Mine was US national security, computing, applied math, and associated
research around DC. When I saw commercial _technology_ , I upchucked. As Betty
Davis said, "What a dump."

> much more interesting technically in the private sector

Hope so. But I don't have much hope, as I explained, due to the backgrounds of
the VC partners and CEOs. In blunt terms, around DC, I could always get a
competent technical review of my technical work; in the commercial world, I've
never been able to.

Another explanation for the sick-o climate of innovation in the US commercial
sector is that the decision makers, i.e., VC partners and CEOs, picked some
"high payoff" projects, tried them, saw the projects fail, and gave up. So,
Silicon Valley has adopted some rules: Regard anything beyond middle school
level material as _blue sky, academic game playing, nonsense_ and give up.

Of course the problem was that the VC partners and CEOs didn't give competent
technical evaluations of the technical parts of the projects, and that because
they were incompetent technically, and, thus, they picked poor projects.
Simple as that. Again, those decision makers just did not know how to evaluate
technical projects; plenty of people in the US do know how do such evaluations
well.

So, now the norm is, don't evaluate technical projects. Just don't do it.
Instead, evaluate projects much like an accountant would, that is, based on
_assets_. The main difference is that accountants count in dollars, and the
Silicon Valley decision makers are also willing to count data from ComScore,
Google Analytics, etc. about _traction_. The crucial, core technical
internals, if any, they don't care and don't look.

Intel? I picked them because their work at 14- nm and their path down from 1
micron has been so easy to notice. Maybe much of the credit goes to their
vendors for, say, UV sources, optics, photosensitive materials, positioning
systems, etc.

I used to be impressed with Cisco, but now I wonder.

Google? For their search engine, they have written some quite nice code. I
don't see much serious innovation, e.g., like a drag-free satellite, the P&W
engines for the SR-71, the Bertsekas polynomial algorithm for an important
assignment problem, what I mentioned that Breiman did, but a lot of really
nice code.

For their self-driving cars: My guess is that mostly they are in effect using
_electronic tracks_ and that people will give up when the rates of accidents
and/or traffic jams are too high. Then the hope will be to change the roads to
make Google's efforts with self-driving cars practical, and my view is that
the roads won't change and self-driving cars will go the way of turbine engine
cars. At times, driving as it is done now by humans takes some actual
intelligence, and I don't believe that anyone knows how to program that.

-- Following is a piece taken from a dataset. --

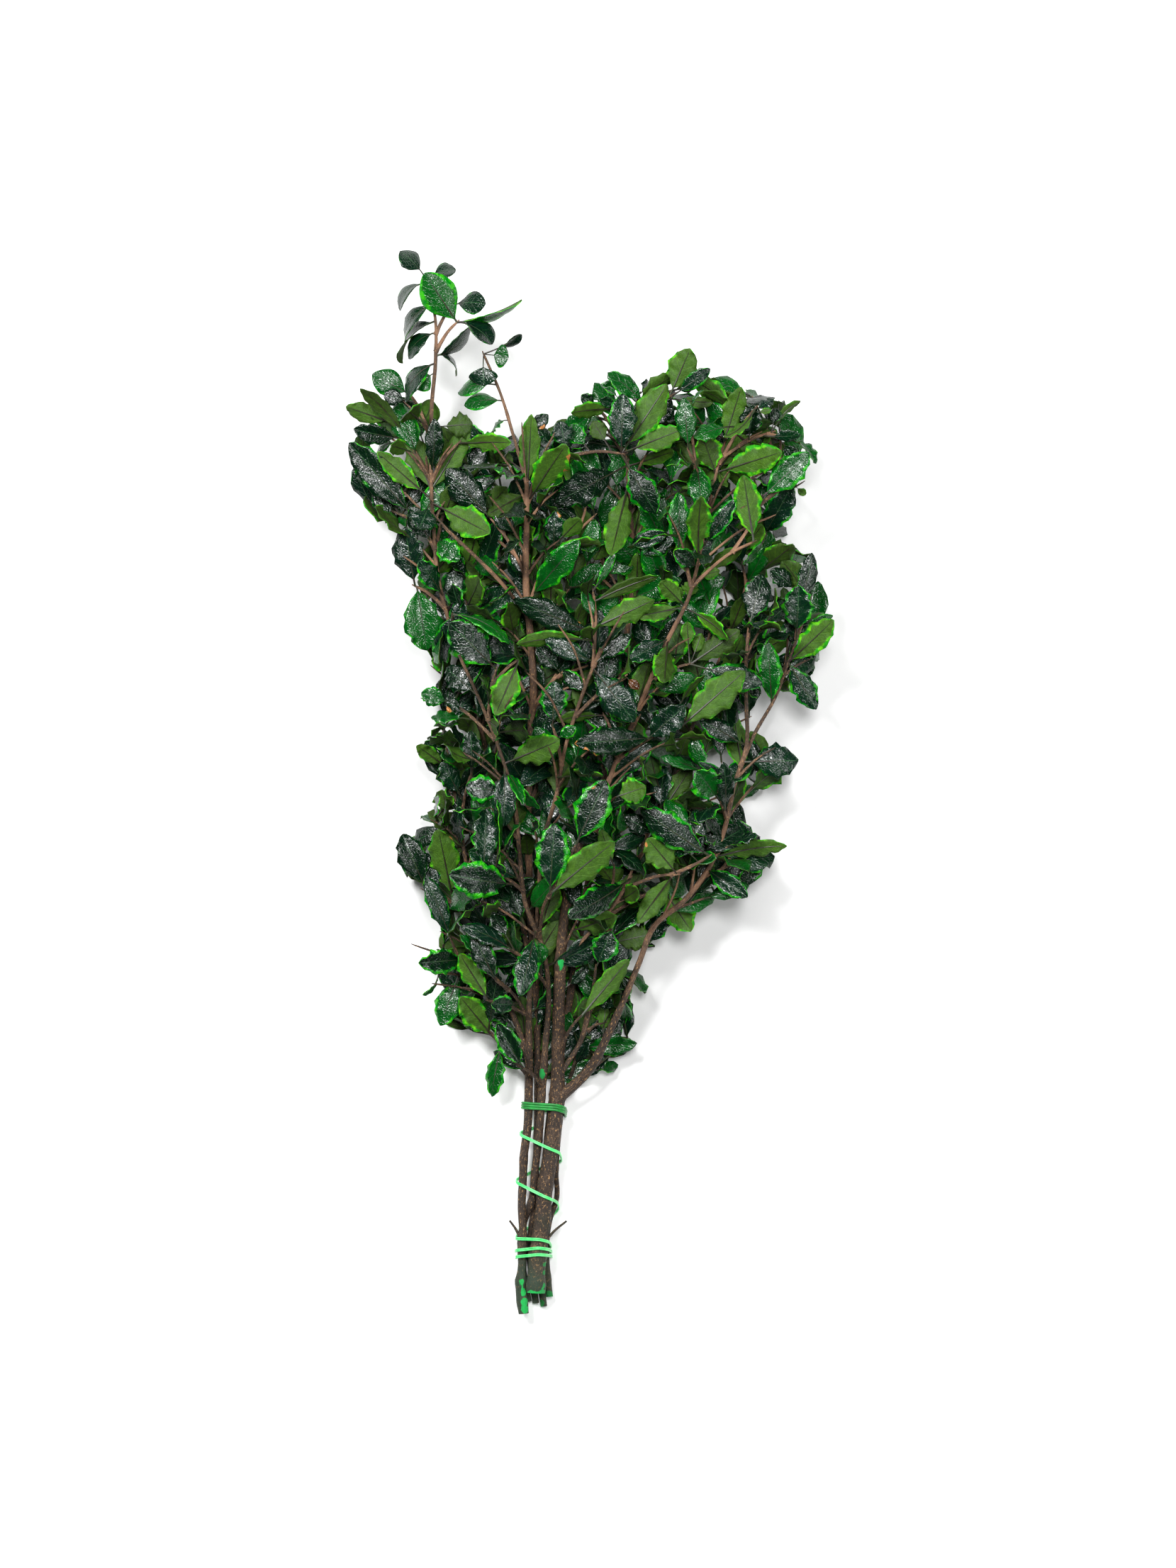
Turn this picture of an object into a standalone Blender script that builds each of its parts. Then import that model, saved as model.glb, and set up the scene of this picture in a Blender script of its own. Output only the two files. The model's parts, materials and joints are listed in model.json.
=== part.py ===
"""A bunch of cut pittosporum lying on a table: six leafy stems held by two elastic ties.

Metres, +Z up. The cut ends point to -Y, the leafy heads to +Y, and the stems lie on the table at Z = 0.
The hand-laid routes below are in millimetres, as a florist would measure them on the table.
"""

import math
import random
from dataclasses import dataclass, field

import bmesh
import bpy
import numpy as np
from mathutils import Vector
from mathutils.bvhtree import BVHTree

MM = 0.001

# Leaf, in millimetres
LEAF_LENGTH = 37.0
LEAF_WIDTH = 17.5
LEAF_THICKNESS = 0.7
LEAF_SPACING = 5.2
MARGIN_WAVE = 1.5
BLADE_SECTIONS = (0.20, 0.52, 0.82)
SMALL_BLADE_SECTIONS = (0.30, 0.72)
SMALL_BLADE = 31.0
WAVES_PER_LEAF = 4.2
GOLDEN_ANGLE = math.radians(137.5)

# Wood, in millimetres
TWIG_RADIUS = (1.15, 0.8)
STEM_POINT_SPACING = 32.0
LIMB_POINT_SPACING = 26.0
WOOD_GAP = 0.5
TABLE_DIP = 0.5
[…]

To me the self-driving cars look like mostly a publicity stunt, a _head fake_
with a lot less to it than _meets the eye_.

For Silicon Valley's _innovation_ , I would ask: What is new, correct,
significant, useful, powerful, and valuable and well beyond a bright, self-
educated high school student and, hopefully, well beyond essentially any
efforts outside the US.

With that, an example was the SR-71, especially its engines. Why? The Soviets
also had the MIG 25 that could go that high and fast but only for a few
minutes before its ordinary turbojet engines overheated. Meanwhile the SR-71
kept going along, 80,000+ feet, Mach 3+, for another 1500 miles or so, no
problem, never got shot down. Why? The turbojet engines converted to ram jet
engines starting near Mach 2 or so and, thus, didn't overheat. I'm not sure
the USSR ever figured that out. Nice.

In the commercial world, we get innovation drip, drip instead of wild, raging
rivers like we should.

Actually take away what came from high quality work for US national security,
and there would be not much left of the computer industry or Silicon Valley.
No such thing is true for medical innovation.

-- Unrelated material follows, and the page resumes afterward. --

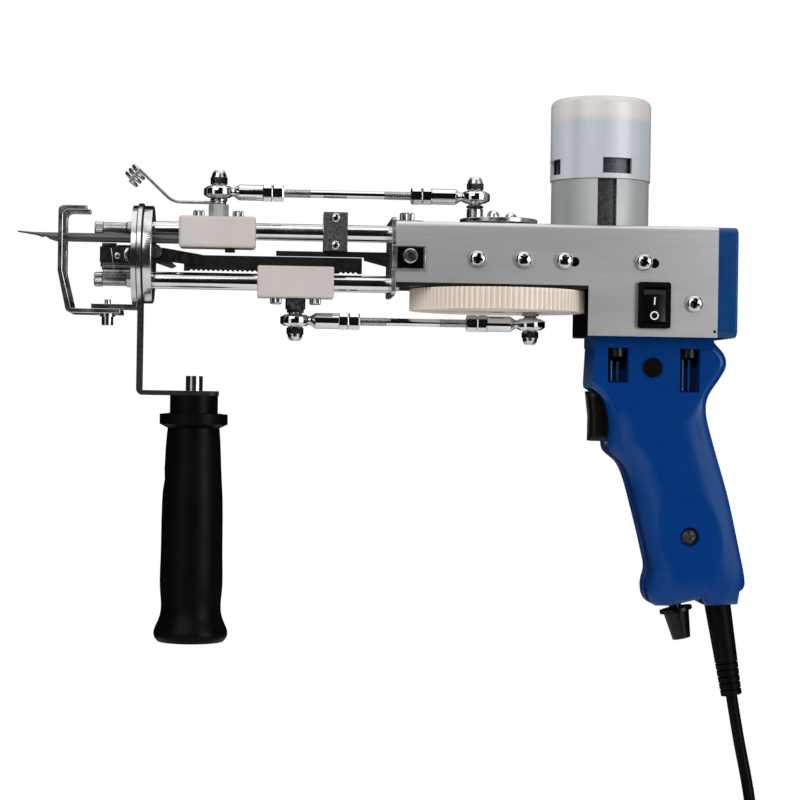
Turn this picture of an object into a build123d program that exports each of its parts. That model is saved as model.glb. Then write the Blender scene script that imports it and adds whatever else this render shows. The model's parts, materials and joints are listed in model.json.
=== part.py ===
"""Handheld tufting machine, upright as in use. Millimetres, +X to the rear, +Y away from the side
with the rocker switch, +Z up. The origin is inside the pistol grip, where a hand holds it."""

import math
import os

from build123d import *

os.makedirs("parts", exist_ok=True)

# Clearances and overruns
fit = 0.05
pass_gap = 0.3
overrun = 4.0

# Gear train
gear_module = 0.8
gear_teeth = 103
pinion_teeth = 18
gear_thick = 10.0
gear_web_thick = 6.0
gear_rim_width = 6.0
gear_hub_radius = 11.0
addendum_share = 0.88
dedendum_share = 1.25
tooth_backlash = 0.1
pressure_angle = 20
flank_points = 3
crank_shaft_radius = 4.0
motor_shaft_radius = 2.5
shaft_x = -82.0
motor_x = shaft_x + gear_module * (gear_teeth + pinion_teeth) / 2
gear_top = 88.9
gear_bottom = gear_top - gear_thick

# Housing
housing_front = -132.0
housing_rear = 19.0
housing_top = 119.5
front_bottom = 91.0
rear_bottom = 67.7
step_x = -42.0
housing_half_width = 25.0
sheet_wall = 1.5
bend_radius = 2.4
cover_reach = 9.6
cover_corner = 4.0
cover_wall = 2.0
cover_edge = 1.2
chassis_wall = 1.6
step_wall_x = -38.4
flange_height = 17.0
flange_end_margin = 5.0

# Rods and front rings
rod_radius = 4.0
rod_spread = 23.8
ring_z = 102.9
rod_upper_z = ring_z + rod_spread / 2
rod_lower_z = ring_z - rod_spread / 2
ring_rear = -245.0
ring_radius = 23.0
strap_ring_radius = 24.0
hub_radius = 17.0
rear_disc_thick = 4.5
strap_thick = 2.5
strap_play = 0.1
front_disc_thick = 2.4
window_half_width = 9.5
window_low = 95.2
window_high = 108.6
notch_half_width = 2.6
notch_high = 112.7
m4_radius = 2.0
m4_nut_flats = 7.0
m4_nut_height = 3.2
rear_nut_flats = 6.0
m4_head_radius = 3.5
m4_head_height = 4.0
m4_socket_flats = 3.0
m4_socket_depth = 2.0
sleeve_radius = 3.1
sleeve_length = 11.0
m3_radius = 1.5
m3_head_radius = 2.75
m3_head_height = 3.0
m3_socket_flats = 2.5
m3_socket_depth = 1.5
bolt_grip = 8.0

strap_rear = ring_rear - rear_disc_thick - strap_play
strap_front = strap_rear - strap_thick
disc_rear = strap_front - strap_play
disc_front = disc_rear - front_disc_thick

# Front plate
plate_thick = 2.0
plate_high = 121.2
plate_low = 85.0
plate_tab_reach = 13.6
tab_thick = 1.6
side_tab_low = 96.6
side_tab_high = 108.0
top_tab_half_width = 8.0
cap_head_x = -125.7
plate_front = housing_front - plate_thick

# Carriages
slider_length = 36.0
slider_half_width = 8.5
needle_slider_front = -233.2
needle_slider_low = 106.5
needle_slider_high = 121.3
scissor_slider_front = -196.1
scissor_slider_low = 83.7
scissor_slider_high = 98.5
slider_edge = 1.6
slider_screw_spread = 18.6
needle_stud_x = -214.9
scissor_stud_x = -178.0
upper_link_z = 133.2
lower_link_z = 73.2
upper_throw = 11.4
lower_throw = 15.9
upper_pin_x = shaft_x - upper_throw
lower_pin_x = shaft_x + lower_throw

# Ball joints and links
ball_radius = 4.6
ball_half_height = 3.9
end_radius = 7.1
end_half_height = 3.1
end_edge = 1.3
end_bevel = 2.3
neck_radius = 2.2
neck_end = 7.6
barrel_start = 9.3
stem_radius = 3.7
stem_end = 20.6
stem_hex_end = 25.2
lock_nut_start = 25.6
lock_nut_end = 30.6
thread_end = 43.0
link_thread_radius = 2.0
link_plain_radius = 1.8
link_insert = 6.0
stud_radius = 2.0
stud_base_flats = 8.2
dome_nut_height = 6.3
dome_share = 0.55
crank_nut_height = 5.7
washer_radius = 4.0

# Upper crank
crank_disc_radius = 18.5
crank_disc_low = 120.6
crank_disc_high = 122.8
crank_screw_places = ((-2.9, -3.0), (6.8, 8.0))
crank_screw_radius = 3.0
crank_screw_height = 4.2
crank_boss_radius = 3.9
crank_boss_height = 4.9

# Needle
needle_y = -5.0
needle_z = 110.1
needle_radius = 2.1
needle_tip_x = -308.2
needle_point_x = -300.0
needle_bar_front = -290.0
needle_insert = 10.0
needle_tip_radius = 0.35
needle_point_radius = 0.7
needle_tip_rise = 2.3
needle_bore_radius = 1.2
needle_bore_end = -296.0

# Yarn guide
guide_wire_radius = 0.75
guide_ring_radius = 3.6
guide_eye_radius = 3.7
guide_eye_pitch = 2.3
guide_eye_turns = 3
guide_eye_x = -252.3
guide_eye_z = 142.9
guide_bend_x = -236.4
guide_wire_z = 128.1

# Scissors
bar_front = -230.8
bar_rear = -146.8
bar_low = 95.7
bar_high = 103.2
bar_half_thick = 1.5
bar_tooth_pitch = 2.3
bar_tooth_depth = 0.9
pivot_x = -244.3
pivot_z = 104.3
pivot_radius = 2.0
pivot_head_radius = 3.3
pivot_head_height = 2.0
blade_thick = 2.0
blade_tip_x = -269.9
blade_top = 106.1
blade_middle = 102.6
blade_low = 96.9
blade_block_rear = -254.9
blade_block_low = 98.8
blade_block_depth = 3.0
blade_block_edge = 0.6
arm_width = 4.4
arm_join_x = -222.0
lever_end_x = -236.4
lever_end_z = 97.7

# Clamp on the upper rod, and the guide that keeps the bar level
clamp_front = -165.3
clamp_rear = -154.0
clamp_low = 106.1
clamp_high = 124.3
clamp_inner = 2.0
clamp_outer = 7.0
clamp_screw_high = 121.6
clamp_screw_low = 108.6
clamp_screw_radius = 2.4
clamp_screw_head = 1.6
bracket_half_thick = 2.0
bracket_front = -187.5
bracket_strip_low = 103.6
bracket_strip_high = 105.9
bracket_slant_x = -145.9
bracket_slant_high = 102.1
bracket_slant_low = 99.1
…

Yes, US national security and progress in medicine (the guys in Congress who
vote for the NIH budgets are old and want better medical care!) are the main
reasons NSF and NIH research grants fund ballpark 60% of the budgets of
Stanford, Harvard, Princeton, Johns Hopkins, Cal Tech, etc. Okay. Fine.
Terrific.

But for the rest, there is still too much dependence on US national security.
US national security is a great goal, but the commercial world also needs to
take the results of the research and create wild, raging rivers of powerful,
valuable innovation instead of the present drip, drip.

As it is, Silicon Valley is doing next to nothing that a determined effort in
England, France, Germany, Italy, Poland, Russia, China, South Korea, etc.
can't do. Bummer. Really big bummer. Big time bummer. Threat to the US economy
bummer. Might put US workers in direct competition with the 17 cent an hour
workers in China. Did I mention bummer?

So, how to get ahead? Really, there's only one way -- great, leading edge
exploitations of great, original research. Sorry 'bout that. To do that, need
the decision makers able to judge the research efforts, the research results,
and promising exploitations and make the possibilities real. For that, the
usual MBAs, LLBs, business devs, marketers, self-taught C++ coders, UI
designers, _unicorn_ CEOs, need not apply.

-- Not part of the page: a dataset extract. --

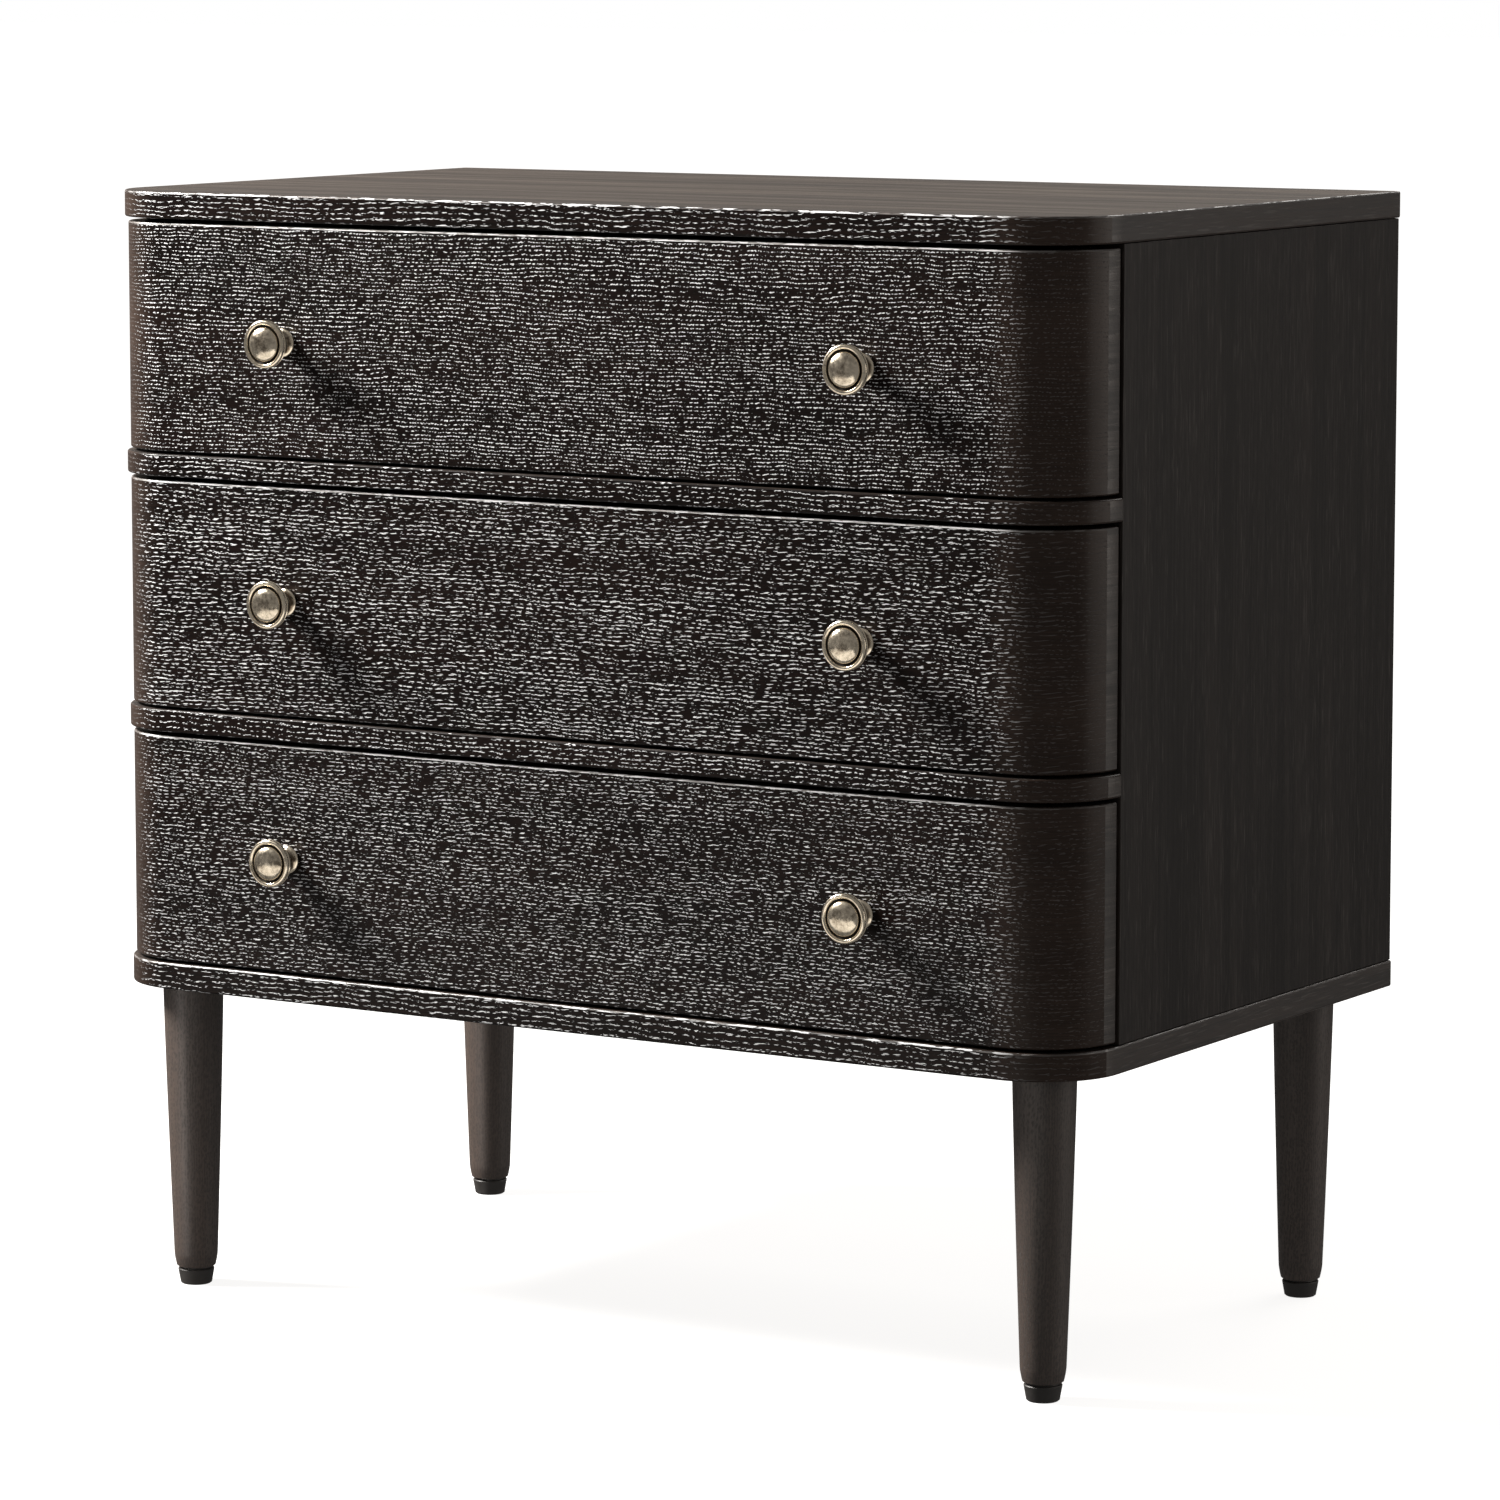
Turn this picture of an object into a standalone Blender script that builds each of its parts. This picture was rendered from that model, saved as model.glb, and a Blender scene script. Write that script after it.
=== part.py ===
"""Three-drawer nightstand: an oak case with rounded front corners on turned legs, with brass knobs.

Metres, +Z up, front towards -Y, +X to the viewer's right. The origin lies on the floor under the
middle of the overall box. Inside the case empty, y runs back from the front plane of the slabs.
"""

from math import cos, pi, radians, sin

import bmesh
import bpy

# Overall sizes
CASE_WIDTH = 0.762
CASE_DEPTH = 0.450
TOTAL_HEIGHT = 0.756
LEG_HEIGHT = 0.213
DRAWER_NAMES = ("bottom", "middle", "top")

# Case
SLAB_THICKNESS = 0.018
CORNER_RADIUS = 0.056
SEAM_BEHIND_CORNER = 0.003
RAIL_THICKNESS = 0.015
RAIL_DEPTH = 0.095
SIDE_THICKNESS = 0.018
SIDE_INSET = 0.0008
BACK_THICKNESS = 0.008
BACK_RECESS = 0.006
EDGE_ROUND = 0.0012
FIT_GAP = 0.0003

# Legs
LEG_SIDE_INSET = 0.046
LEG_FRONT_INSET = 0.044
LEG_REAR_INSET = 0.042
LEG_TOP_RADIUS = 0.0208
LEG_ANKLE_RADIUS = 0.0150
LEG_FOOT_RADIUS = 0.0134
LEG_ANKLE_HEIGHT = 0.022
LEG_TAPER_STEPS = 4
LEG_TAPER_POWER = 1.15
GLIDE_HEIGHT = 0.012
GLIDE_TOP_RADIUS = 0.0125
GLIDE_FLOOR_RADIUS = 0.0102
GLIDE_RIM = 0.0024

# Drawer fronts
FRONT_THICKNESS = 0.018
FRONT_INSET = 0.0023
FRONT_GAP_TOP = 0.003
FRONT_GAP_BOTTOM = 0.002
FRONT_GAP_SEAM = 0.0015
FRONT_EDGE_ROUND = 0.0008

# Drawer boxes
BOX_WALL = 0.012
BOX_GAP_BELOW = 0.014
BOX_GAP_ABOVE = 0.027
BOX_GAP_BEHIND = 0.015
BOX_BASE_THICKNESS = 0.006
BOX_BASE_RAISE = 0.010
GROOVE_DEPTH = 0.005

# Drawer slides, each a nest of three steel channels
SLIDE_THICKNESS = 0.0127
SLIDE_HEIGHT = 0.045
SLIDE_STEEL = 0.0015
SLIDE_NEST_GAP = 0.0008
SLIDE_RAISE = 0.055
SLIDE_SETBACK = 0.005
SLIDE_GAP_BEHIND = 0.020

# Knobs and their screws
KNOB_SPACING = 0.448
KNOB_RIM_RADIUS = 0.0162
KNOB_DOME_RADIUS = 0.0120
KNOB_NECK_RADIUS = 0.0058
KNOB_BASE_RADIUS = 0.0095
KNOB_RIM_HEIGHT = 0.0202
KNOB_HEIGHT = 0.0260
KNOB_BEAD = 0.0020
KNOB_GROOVE_WIDTH = 0.0008
KNOB_BASE_THICKNESS = 0.0015
KNOB_NECK_HEIGHT = 0.0080
KNOB_NECK_FILLET = 0.0008
KNOB_FLARE_HEIGHT = 0.0135
KNOB_BORE_SPARE = 0.001
SCREW_RADIUS = 0.0020
SCREW_HEAD_RADIUS = 0.0045
SCREW_HEAD_HEIGHT = 0.0022
SCREW_IN_KNOB = 0.009
SCREW_CLEARANCE = 0.0003
SCREW_HEAD_EDGE = 0.0009
SCREW_HEAD_TOP_RADIUS = 0.0027

# Fineness
ARC_STEPS = 10
LEG_SEGMENTS = 24
KNOB_SEGMENTS = 20
SCREW_SEGMENTS = 12

# Sizes that follow from those above
SEAM = CORNER_RADIUS + SEAM_BEHIND_CORNER
OPENINGS_HEIGHT = TOTAL_HEIGHT - LEG_HEIGHT - 2 * SLAB_THICKNESS
RAILS_HEIGHT = (len(DRAWER_NAMES) - 1) * RAIL_THICKNESS
OPENING_HEIGHT = (OPENINGS_HEIGHT - RAILS_HEIGHT) / len(DRAWER_NAMES)
PITCH = OPENING_HEIGHT + RAIL_THICKNESS
FIRST_OPENING = LEG_HEIGHT + SLAB_THICKNESS
SIDE_OUTER = CASE_WIDTH / 2 - SIDE_INSET
SIDE_INNER = SIDE_OUTER - SIDE_THICKNESS
BACK_PANEL_FRONT = CASE_DEPTH - BACK_RECESS - BACK_THICKNESS
FRONT_HEIGHT = OPENING_HEIGHT - FRONT_GAP_TOP - FRONT_GAP_BOTTOM
FRONT_BACK_FACE = FRONT_INSET + FRONT_THICKNESS
FRONT_MIDDLE = FRONT_GAP_BOTTOM + FRONT_HEIGHT / 2
BOX_OUTER = SIDE_INNER - SLIDE_THICKNESS - 2 * FIT_GAP
BOX_INNER = BOX_OUTER - BOX_WALL
BOX_FRONT = FRONT_BACK_FACE + FIT_GAP
BOX_REAR = BACK_PANEL_FRONT - BOX_GAP_BEHIND
BOX_HEIGHT = OPENING_HEIGHT - BOX_GAP_BELOW - BOX_GAP_ABOVE
SLIDE_FRONT = SEAM + SLIDE_SETBACK
SLIDE_REAR = BACK_PANEL_FRONT - SLIDE_GAP_BEHIND
KNOB_PROUD = KNOB_HEIGHT + FIT_GAP - FRONT_INSET
FRONT_PLANE_Y = KNOB_PROUD - (CASE_DEPTH + KNOB_PROUD) / 2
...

Or did we notice that Microsoft, China, and Russia were all able, apparently
quite routinely, to duplicate Google search? So, where's the unique, world-
class leadership, which the US very much needs? We don't have it and are
becoming just one more of the pack of 10 or so countries that can do nearly
anything the US does. Bummer. We need to get going. For that, we need project
decision makers who know what the heck they are doing in _innovation_.

I feel like I'm trying to explain the importance of medical research and
innovation to a country doctor in 1850, the importance of a drag-free
satellite to an auto mechanic in 1910, the importance of quantum mechanics to
a radio engineer in 1930, etc.